Book Review: A Gracious and Compassionate God by Timmer
Daniel C. Timmer, A Gracious And Compassionate God (2011, Nottingham, InterVarsity Press). 201pp. Softback. New $14.95.
Daniel Timmer, the Canadian theologian, just finished his volume on Jonah called, A Gracious and Compassionate God, from the New Studies in Biblical Theology series. Timmer attempts to give a biblical theological account of the book of Jonah through the lenses of three themes: Mission, Salvation, and Spirituality.
The theme of Mission is found in two chief characters, namely Israel and Jonah. Israel has a mission that is twofold, explains Timmer. It is centripetal--moving in toward the center--and it is centrifugal--moving outward. Despite these terms being horrendously confusing, they do illustrate important aspects of Israel’s mission as the people of God. Centripetal refers to Israel’s exemplar nature. This aspect is called centripetal because it refers to Israel’s ingrown nature, how if a foreigner wanted to be part of Israel he would have to take on Israel’s customs (Ex 19:5-6). This was their passive role in bringing the gospel to the nations with Jerusalem as the center.
By centrifugal Timmer refers to the promise given to Abraham (Gen 12:1-3) where he would be a blessing to all the nations. At the beginning of this discussion Timmer is also careful to include that God has always had a plan for the nations rooted in the Abrahamic covenant. This promise is related to Jonah and the conversion of the heathen during the theocracy. Naaman and Ruth are examples of the centripetal theme because they both had ‘conversion’ ideas but were outside Israel geographically and ethnically. The Psalms are riddled with imperatives to make God known to the nations, and not only that but the Psalms are eschatological in looking toward an end goal for all nations.
These two themes, centripetal and centrifugal, are important to Jonah because he was sent on a mission by God to preach to the heathen. But, in both of these aspects he fails. His centripetal witness is nullified when he hides on a boat going away from where God called him. And his centrifugal witness seems blunted when he only speaks only of judgment for Nineveh. Yet by God's grace the Ninevites repent.

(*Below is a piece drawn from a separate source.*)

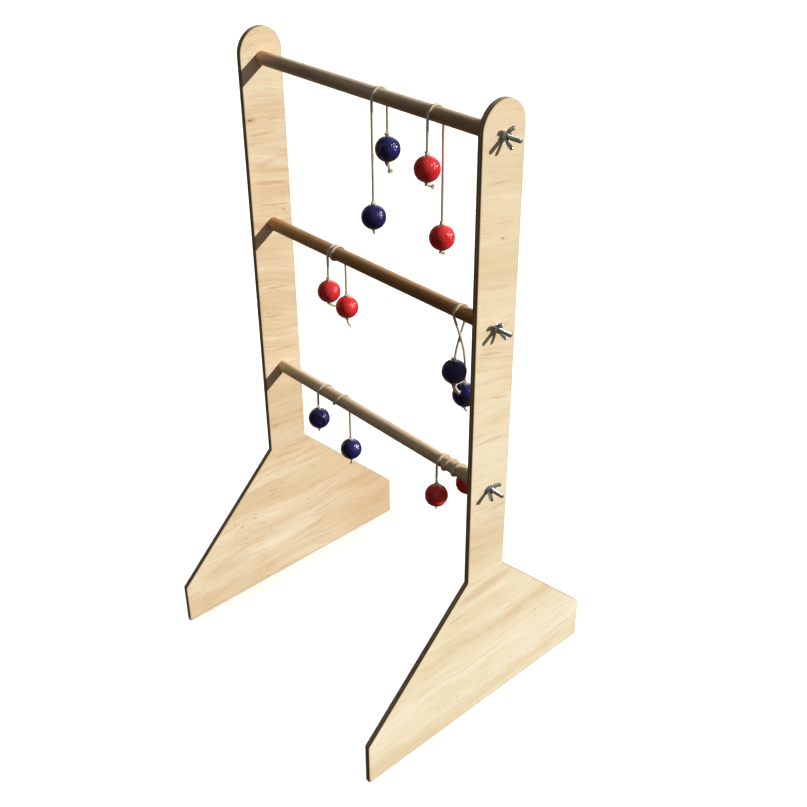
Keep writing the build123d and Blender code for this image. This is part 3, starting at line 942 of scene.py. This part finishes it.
def bearing(line, h, whole=False):
    """How much of the cord's tension bears on the rung, 0 to 1, and the way out from the rung's axis."""
    out = np.stack([np.zeros(len(line)), line[:, 1], line[:, 2] - h], 1)
    out /= np.linalg.norm(out, axis=1)[:, None]
    k = np.ones(len(line)) if whole else np.clip((line[:, 2] - h + 7.0) / 14.0, 0, 1)
    return k * k * (3 - 2 * k), out


def seated(line, h, whole=False):
    """The centreline drawn in by the cord's flattening, so that it still lies on the rung."""
    k, out = bearing(line, h, whole)
    return line - out * (0.70 * k)[:, None]


def braided(name, line, mat, radius=2.25, around=36, strands=4, pick=3.3, relief=0.19, start_s=0.0, rung=None,
            whole=False):
    """A braided cord: strands that cross over and under, as relief on a tube along line.
    It's pressed flat, wide and thin, where it bears on the rung at height rung."""
    t, u, w = frames(line)
    s = start_s + np.r_[0, np.cumsum(np.linalg.norm(np.diff(line, axis=0), axis=1))]
    th = np.linspace(0, 2 * pi, around, endpoint=False)
    S, TH = np.meshgrid(s, th, indexing="ij")
    a = np.cos(strands * TH + 2 * pi * S / pick / 2)
    b = np.cos(strands * TH - 2 * pi * S / pick / 2)
    weave = a * b                                    # diamonds where one strand lies over another
    height = relief * (np.abs(weave) ** 0.6) * np.where(weave > 0, 1.0, 0.72)
    r = radius - relief * 0.45 + height
    off = r[..., None] * (np.cos(TH)[..., None] * u[:, None] + np.sin(TH)[..., None] * w[:, None])
    if rung is not None:
        k, out = bearing(line, rung, whole)
        deep = (off * out[:, None]).sum(2)[..., None] * out[:, None]
        along = (off * t[:, None]).sum(2)[..., None] * t[:, None]
        side = off - deep - along
        k = k[:, None, None]
        off = deep * (1 - 0.30 * k) + side * (1 + 0.38 * k) + along
    v = line[:, None] + off
    verts = v.reshape(-1, 3)
    # how far down each point lies between the crossing strands; it sets the painted shade in the valleys
    valley_shade = (1 - np.clip(height / relief * 1.4, 0, 1)).ravel()
    m = len(line)
    faces = ring_faces(m, around, 0, flip=True)
    vl, vv = list(valley_shade), verts.tolist()
    for first, end in ((0, -1), ((m - 1) * around, 1)):
        c = len(vv)
        vv.append((line[0] if end < 0 else line[-1]).tolist())
        vl.append(0.6)
        for j in range(around):
            k = (j + 1) % around
            faces.append((first + j, first + k, c) if end > 0 else (first + k, first + j, c))
    vv = np.array(vv)
    return mesh_object(name, vv, faces, [mat], sharp=80, floats={"valley_shade": vl}, vectors={"rest": vv * MM})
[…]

Salvation plays an important theme because the sailors and Ninevites seem to repent in the book of Jonah. Timmer takes note on how ironic this salvation is. The people of God, typified in Jonah, have God's word, but don't follow him. While the pagans, hearing of this God who rules the earth and the sea, repent and follow him.

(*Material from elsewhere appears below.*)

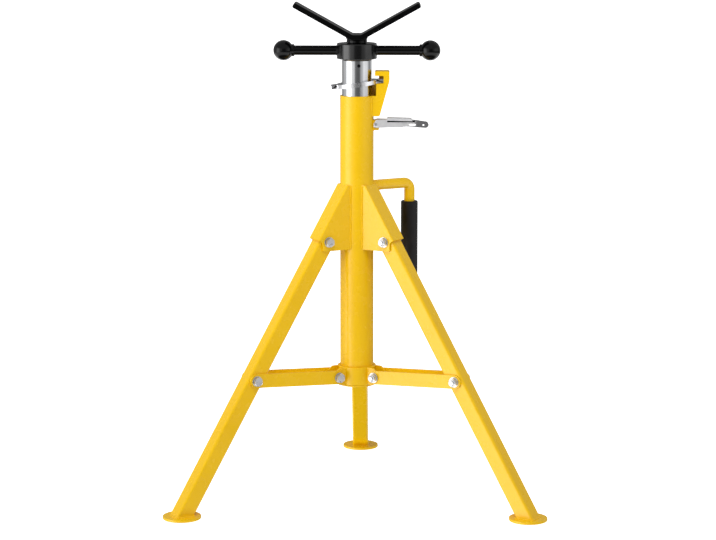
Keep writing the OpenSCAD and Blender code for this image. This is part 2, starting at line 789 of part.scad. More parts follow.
module brace_bars(i) color("#f2b705") {
    end_r = brace_w / 2;
    at_leg(i) translate([collar_x, 0, collar_pivot_z]) rotate([0, -brace_slope, 0])
        for (y = [-brace_out, brace_in]) difference() {
            union() {
                for (x = [0, brace_len]) rod_y(end_r, y, y + brace_t, x);
                translate([0, y, -end_r]) cube([brace_len, brace_t, brace_w]);
            }
            rod_y(bolt_r + pivot_gap, y - cut, y + brace_t + cut, 0);
            rod_y(bolt_r + seat_gap, y - cut, y + brace_t + cut, brace_len);
        }
}

// The back brace's bolt is put in from the other side
module turned_bolt(i) {
    at_leg(i) translate([brace_x, 0, brace_z]) rotate([i == 0 ? 180 : 0, 0, 0]) children();
}

module brace_bolt(i) color("#c9ccd0") {
    turned_bolt(i) {
        rod_y(bolt_r, brace_in, brace_out + washer_t);
        hex_y(brace_out + washer_t, brace_out + washer_t + hex_head_h);
        washer_y(brace_out, brace_out + washer_t, 0, 0);
    }
}

module brace_nut(i) color("#c9ccd0") {
    turned_bolt(i) {
        rod_y(bolt_r, -brace_out - washer_t - nut_h - thread_end, -brace_in);
        pivot_nut(brace_out, 0, 0);
        washer_y(-brace_out - washer_t, -brace_out, 0, 0);
    }
}

post_tube();
post_end_ring();
leg_bracket(0);  // leg_bracket_back
leg_bracket(1);  // leg_bracket_left
leg_bracket(2);  // leg_bracket_right
lock_bracket();
lever_boss();
lever_pin();
handle_bar();
handle_grip();
leg_pivot_bolts();
leg_pivot_nuts();
leg_pivot_washers();
mast_tube();
mast_bushing();
bushing_set_screws();
thrust_washer();
spinner_nut();
spinner_bar(180);  // spinner_bar_left
spinner_bar(0);  // spinner_bar_right
ball_knob(180);  // ball_knob_left
ball_knob(0);  // ball_knob_right
lift_screw();
head_socket();
vee_plate();
lock_plate();
brake_lever();
slide_collar();
collar_bolts();
collar_nuts();
collar_washers();
leg_tube(0);  // leg_tube_back
leg_tube(1);  // leg_tube_left
leg_tube(2);  // leg_tube_right
foot_pad(0);  // foot_pad_back
foot_pad(1);  // foot_pad_left
foot_pad(2);  // foot_pad_right
brace_sleeve(0);  // brace_sleeve_back
brace_sleeve(1);  // brace_sleeve_left
brace_sleeve(2);  // brace_sleeve_right
brace_bars(0);  // brace_bars_back
brace_bars(1);  // brace_bars_left
brace_bars(2);  // brace_bars_right
brace_bolt(0);  // brace_bolt_back
brace_bolt(1);  // brace_bolt_left
brace_bolt(2);  // brace_bolt_right
brace_nut(0);  // brace_nut_back
brace_nut(1);  // brace_nut_left
brace_nut(2);  // brace_nut_right
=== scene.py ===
import math

import bmesh
import bpy
from mathutils import Matrix, Vector


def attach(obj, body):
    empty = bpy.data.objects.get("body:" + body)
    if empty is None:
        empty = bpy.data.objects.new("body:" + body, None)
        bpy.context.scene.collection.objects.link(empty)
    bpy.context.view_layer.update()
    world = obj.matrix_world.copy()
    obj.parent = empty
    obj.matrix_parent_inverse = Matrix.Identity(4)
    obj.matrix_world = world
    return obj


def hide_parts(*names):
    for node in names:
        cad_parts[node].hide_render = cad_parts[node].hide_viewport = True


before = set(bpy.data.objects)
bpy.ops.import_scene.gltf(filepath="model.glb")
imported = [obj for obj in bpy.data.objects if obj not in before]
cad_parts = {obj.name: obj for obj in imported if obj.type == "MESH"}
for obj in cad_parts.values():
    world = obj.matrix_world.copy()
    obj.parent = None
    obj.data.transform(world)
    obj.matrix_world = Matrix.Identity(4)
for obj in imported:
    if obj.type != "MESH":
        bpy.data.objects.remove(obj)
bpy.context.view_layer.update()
collection = bpy.context.scene.collection

# Sizes that the pieces share, as in the stand's source
POST_R, POST_BORE_R, POST_FOOT, POST_TOP = 26.1, 23.3, 178.8, 636.0
MAST_R, MAST_BORE_R, MAST_FOOT, MAST_TOP = 23.0, 19.8, 204.9, 690.9
SPINNER_Z, SPINNER_H, SPINNER_R = 692.6, 24.2, 31.0
SPIN_BAR_Z, SPIN_BAR_R, BALL_REACH, BALL_R = 705.6, 7.5, 113.5, 15.75
SCREW_R, SOCKET_Z, VEE_Z, VEE_T, VEE_W = 12.0, 717.1, 722.9, 8.0, 46.0
VEE_ANGLE, VEE_FLAT, VEE_TIP = 29.0, 8.5, 99.5
LEG_W, LEG_ANGLE, HINGE_X, HINGE_Z = 26.5, 31.3, 58.6, 411.9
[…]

This leads to the next theme of Spirituality. Ironically, the pagans, shows Timmer, understand what God requires by their repentance. Jonah and his hard heart only serve to further the planned obsolescence of the Mosaic Economy.
A few things in this book need to be brought to attention. On a lighter note, Timmer fails to mention that the Hebrew word for sailor is lexically related to salt. So the author, when he speaks of the sailors, is actually calling them “salties.” On a heavier note (perhaps it's my inner Kline leaking out), Timmer fails explicitly to put Israel in its redemptive historical context. At least I wanted to hear how this book related the Covenants of Works and Grace to Israel.
This book, despite the critiques, is a good introduction and overview of the biblical theological motifs in Jonah and to the greater missiological themes in Scripture. Additionally, the book was a very easy read.